The computer system — “Horizon” — was a product of Fujitsu UK, and the hapless clients who used its helpline to try and work out why their accounts were going screwy were told, utterly falsely, that they were the only ones this was happening to. Some were prosecuted, some were jailed. Practically all of the thousands persecuted were innocent. The system was just shitty cheap software, pumped out as such contracts always are, the only punishment for adopting them usually being that, I dunno, you get appointed to be governor of a major Australian state. 

The scandal was first exposed in the early 2010s, and some of us have been following it in Private Eye, that UK champion of inquiry journalism, for years. It has exploded into British public consciousness in the traditional way, through a TV mini-series. Wittily titled The Post Office Scandal, the ITV show has a glacial pace and intensity but has put the issue front and centre for the nation.
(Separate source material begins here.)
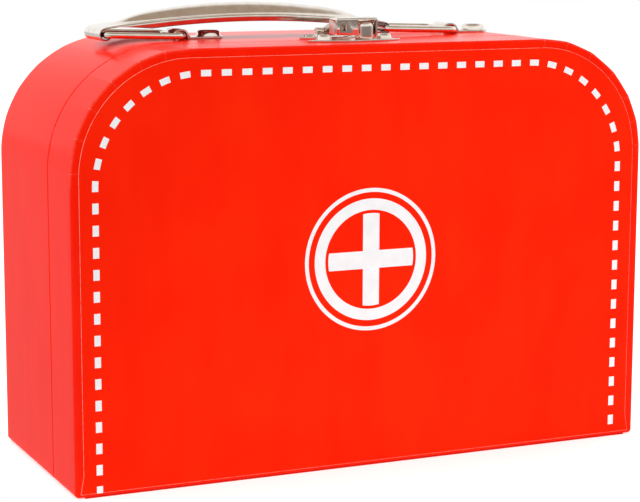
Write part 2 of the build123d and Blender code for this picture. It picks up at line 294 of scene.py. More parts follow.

In a weird way, it has entwined with the whole sewage crisis, and the sense that 13 years of Tory government — 30 out of the last 43 — has turned both social mores, and the actual country, to shit. 

With all this going on, plus inflation, housing crises and more, most of the money is on a majority Labour government being convened after the next election, despite or because of the current leader Sir (good god!) Keir Starmer’s determination to remove any last trace of left politics from Labour in the lead-up to the poll. No-one really thinks the Tories will “win” the next election. But there are many different ways they can lose, and save the furniture (and what is worse than someone who buys their own furniture?) They currently hold an 80+ majority in a 650-seat Parliament, and there will need to be an 8% swing to demolish that. Swings are bigger in first-past-the-post elections. Even so, this is a big ask, and it is made worse by a redistribution of seats — taking the Commons down from 650 to 600.
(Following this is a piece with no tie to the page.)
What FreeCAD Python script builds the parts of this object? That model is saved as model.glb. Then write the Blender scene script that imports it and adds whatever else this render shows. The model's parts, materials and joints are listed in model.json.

Where Australia’s boundaries are arbitrary, its division names designed to honour great figures, UK constituencies are meant to shadow traditional boundaries and retain their names, Little Friddling, Spofforth Water, Upper Sidcup, etc. That has advantaged Labour in the past. The change puts another seven seats in the Tory camp. Labour also has to take a good 30 or more seats from the Scottish National Party (SNP) to form majority government. The SNP is somewhat diminished by scandal and contradictory politics — having put together a broad coalition of Labour left and “Tartan tories”, it has undermined it by running hard left on progressive cultural issues, alien to both those groups. What may save it is the contradictions of England and Scotland. Where Starmer’s track to the centre is working down south, it is doing rather the opposite in Glasgow and the former industrial belt. 

Thus the Tories made a rush to the boats, or to “stop the boats”, with a renewed push to use the Australian-style method of denying undocumented immigrants any chance at settling in this other Eden. We thought Nauru and Papua New Guinea were tough choices. You’ve got to give the UK Tories some evil points for choosing an actual post-genocide nation, Rwanda, as a place to send immigrants coming across the channel. The plan was dodged up a couple of years ago but received a blow when the UK Supreme Court declared that Rwanda’s lack of guarantee that it would not send such migrants on to another country, including the ones they fled from, made the bill to establish it unlawful. 
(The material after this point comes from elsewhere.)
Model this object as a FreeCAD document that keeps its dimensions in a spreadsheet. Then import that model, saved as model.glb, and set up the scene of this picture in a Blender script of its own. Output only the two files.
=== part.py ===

The new law is a bastard of a thing, again, Aussie-style. Using a revised treaty with Rwanda — whose President Paul Kagame is accused of running a regime of substantial human rights abuses — the “Safety of Rwanda” Bill simply declares that Rwanda is safe and that courts cannot interfere, and limits the application of the human rights act — and even of the European Court of Human Rights to its actions. 

It’s a doozy, and its passage last night came with 11 or so dissenting votes from backbenchers — even though up to 60 had said at one stage they would oppose it. Brave one-nation Tories standing up for the best in the Conservative tradition? Haha, no, they are the new hardcore social war advocates, such as Boris Johnston’s home secretary Suella Braverman, who believes the law doesn’t go far enough. Only by completely repudiating the European Convention on Human Rights, they say, can the bill be protected from being struck down by the courts afresh. 

However, what’s really interesting about this political move is that, in applying the Australian playbook, it is dodging up a politics somewhat alien to current British political-culture wars. Many Brits were up in arms about immigration for years, but it was overwhelmingly legal immigration of fellow EU citizens they were getting antsy about. It wasn’t the small number of boats arriving that worried them; it was the large number of Poles, Romanians and others, piling out of Victoria Coach station every morning after 70-hour bus journeys. They objected, especially outside London, to the transformation of their high streets by this new population, with their strange shops, blizzards of non-English, etc, and lack of interest in cricket. 

They wanted it stopped and they got that, with Brexit. Turning the political-cultural guns on illegals is a second-rate substitute at best, and it is wholly designed to project internal political contestation outwards, onto an external enemy. It is designed to, once again, tap into the World War II spirit of soldiering on with domestic inconvenience — brutal persecuting institutions, the collapse of the rail system, the destruction of council facilities, the undermining of the tax base, the collapse of the sewage system, and much more — and turn it into patriotic stoicism, obscuring the total destruction of the social contract and the legacy of 13 years of ruling class war on the working and middle classes, and, really, 40 years of “Bla(ir)tcherism” and its variants. 

Will it work? Success will not be defined by the Tories retaining power — my God, if that were to happen people should occupy buildings, or choose absolute monarchy, or both — but by holding Labor to a low absolute majority, capable of being reversed in one or two terms. The Tories might actually prefer that to holding Labour to minority, since that would give minority parties the angle to introduce proportional voting, with the hope that a right-wing Tory government could never take power again! Like in New Zealand! 

Really, the polls indicate that the Tories will be lucky to hold their losses down to 100 seats at the very least. But a year’s a long time, and really, the Tory party is England in some way. So anything could happen on this septic isle, this throne uncleaned, this blessed plop, as a brave flotilla of turds sails out to the continent to meet the huddled masses coming the other way.